# laptop screen calibration



## lkavaney (Jun 2, 2007)

how do I go about calibrating the screen on my laptop? its a Dell running XP the colours are so off true its not funny! The screen on the PC is much better but I have better software etc running on here plus its portable.. any tips would be much appreciated!! its awful not being able to fully appreciate and/or edit correctly the images because I cant see true colours

Thank you in advance!! :hail:


----------



## Sw1tchFX (Jun 2, 2007)

Look into a huey or spyder for calibration.


----------



## BAB (Jun 2, 2007)

Spyder is very good and the calibration device that is placed on the screen has a removable attachment that allows the unit to be used on a laptop screen without damaging the screen.


----------



## lkavaney (Jun 5, 2007)

defintely will invest in one!
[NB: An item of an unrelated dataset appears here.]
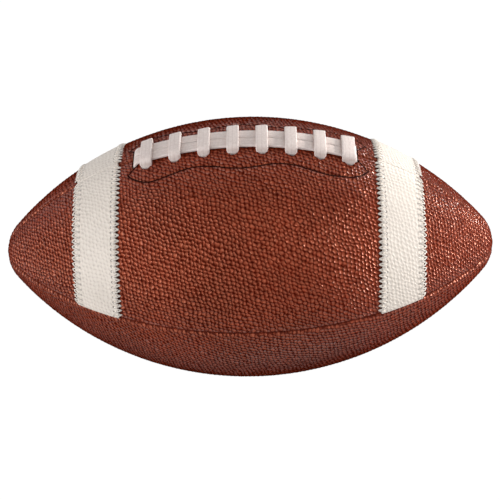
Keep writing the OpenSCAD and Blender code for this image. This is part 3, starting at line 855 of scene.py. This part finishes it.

I'm currently running my laptop hooked upto my PC monitor and viewing both screens. Trouble is a photo I edited last night soley on laptop looks rubbish on the pc monitor but fab on here, another I did on the PC monitor looks fab on that and rubbish on here :lmao: may have to edit the first photo on the pc monitor as well and post them here to get opinions on which is best. thanks for help!!


----------



## lkavaney (Jun 5, 2007)

http://www.thephotoforum.com/forum/showthread.php?p=906266&posted=1#post906266 is link to thread with the 2 versions.


----------



## PatriK-b (Jun 5, 2007)

I would highly recommend spyder too, but be aware of the following:
- Laptop displays have generally less control than LCD screens (no Kelvin or RGB sliders, backlight or lightness but not both,...) so calibration may be not so accurate.
- I could never get spyder express to work on my asus laptop, only spyder pro, so you should make a test before buying.


----------